Appendix A: Complementary results

In Sect. 6.2 we presented results obtained when defining the target populations either as in prior work or as the largest subpopulation in the network. We extend these results by running simulations on ten additional datasets derived by taking the two largest subpopulations as targets (other than the original targets) from CiteSeer, DBpedia, Wikipedia, DonorsChoose and Kickstarter. These datasets are indicated by CS, DBP, WK, DC and KS, followed by 1 and 2, respectively. Table 8 shows performance results for five standalone models and for their combinations using round-robin and D\(^3\)TS. Except for DBP1 and WK1, D\(^3\)TS consistently figures among the two best performing methods.

Table 8 Simulation results on ten datasets derived from the original data attest

Appendix B: Can we leverage diversity using a single classifier?

Intuitively, when a learning model is fitted to the nodes it chose to query, it tends to specialize in one region of the feature space and the search will consequently only explore similar parts of the graph, which can severely undermine its potential to find target nodes.

One potential way to mitigate this overspecialization would be to sample nodes probabilistically, as opposed to deterministically querying the node with the highest score. Clearly, we should not query nodes uniformly at random all the time. It turns out that querying nodes uniformly at random periodically does not help either, according to the following experiment. We implemented an algorithm for selective harvesting that samples at each step t, with probability p, an uniformly random node from \(\mathcal {B}(t)\), and with \(1-p\), the best ranked node according to a support vector regression (SVR) model.
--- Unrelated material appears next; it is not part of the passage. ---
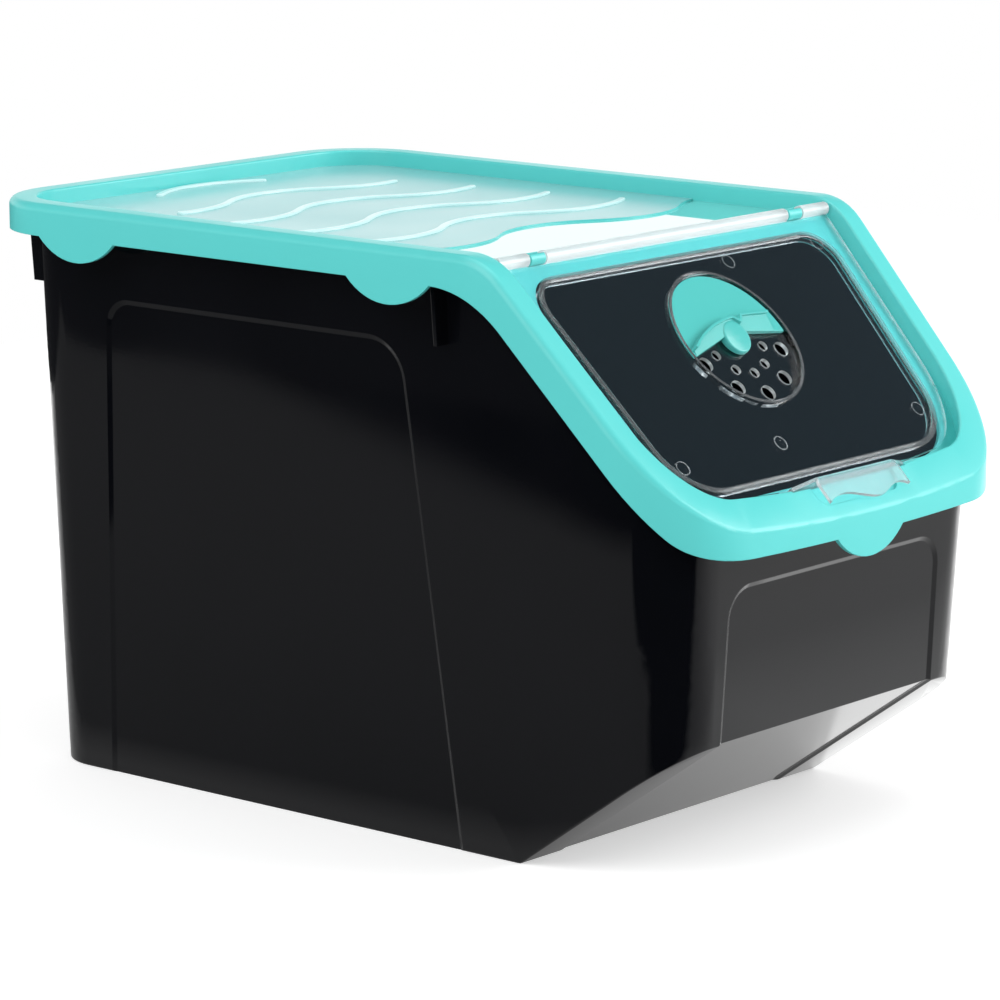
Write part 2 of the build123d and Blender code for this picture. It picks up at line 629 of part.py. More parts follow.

Table 9 shows the results for \(p=2.5\), 5.0, 10, 15 and \(20\%\).

Table 9 Results for SVR w/uniformly random queries on CiteSeer (at \(t=1500\)) averaged over 40 runs

We observe that the performance does not improve significantly for \(p \ge 2.5\)%, either because the diversity is not increasing in a way that translates into performance improvements or because all gains are offset by the samples wasted when querying nodes at random.

Instead of querying uniformly at random, we could query nodes according to a probability distribution that concentrates most of the mass on the top k nodes w.r.t. model scores. We experimented with several ways of mapping scores to a probability distribution P. In particular, we considered two classes of distributions:

• truncated geometric distribution (\(0< q < 1\)):

  $$\begin{aligned} P(v) \propto (1-q)^{\pi (v)-1} q, \quad \text {and} \end{aligned}$$

• truncated Zeta distribution (\(r \ge 1\)):

  $$\begin{aligned} P(v) \propto \pi (v)^{-r}, \end{aligned}$$

where \(\pi (v)\) is the rank of v based on the scores given by the model to \(v \in \mathcal {B}(t)\). In each experiment, we set q or r at each step in one of nine ways:

1. 1.

   Top 10 have \(x\%\) of the probability mass; for \(x \in \{70,90,99\}\).

2. 2.

   Top 10% nodes have \(x\%\) of the probability mass; for \(x \in \{90,99,99.9\}\).

3. 3.

   Top \(k(t) = \min \{10\times (1-t/T),1\}\) have \(x\%\) of the probability mass; for \(x \in \{70,90,99\}\).

None of the mappings was able to substantially increase the search’s performance. In contrast to almost \(20\%\) performance improvement seen by SVR under round-robin on CiteSeer at \(T=1500\) (Fig. 3), mapping scores to a probability distribution increased the number of targets nodes found by at most 3%.

Appendix C: Evaluation of MAB algorithms applied to Selective Harvesting

We experiment with representative algorithms of each of the following bandit classes:

• Stochastic Bandits: UCB1, Thompson Sampling (TS), \(\epsilon \)-greedy,

• Adversarial Bandits: Exp3 (Auer et al. 2002),

• Non-stationary stochastic bandits: Dynamic Thompson Sampling (DTS) (Gupta et al. 2011),

• Contextual Bandits: Exp4 (Auer et al. 2002) and Exp4.P (Beygelzimer et al. 2011).

Fig. 9

Comparison between the best parameterizations of each MAB algorithm

UCB1 and TS are parameter-free. For \(\epsilon \)-greedy, Exp3 and Exp4.P we set the probability of uniformly random pulls, to \(\epsilon \in \{0.10,0.20,0.50\}\), \(\gamma \in \{0.10,0.20,0.50\}\) and \(Kp_{\min } \in \{0.01,0.05,0.10,0.20,0.50\}\) (respectively). We set parameter \(\gamma \) in Exp4 as \(K_p{\min }\) in Exp4.P. For DTS, we set the cap on the parameter sum \(C \in \{5,10, 20,50\}\). Interestingly, for each MAB algorithm, there was always one parameter value that outperformed all the others in almost all seven datasets. In Fig. 9 we show three representative plots of the performance comparison between the best parameterizations of each MAB algorithm. Since Exp4 was slightly outperformed by Exp4.P, Exp4 is not shown. These results corroborate our expectations (Sect. 5) that DTS would outperform other bandits in selective harvesting problems.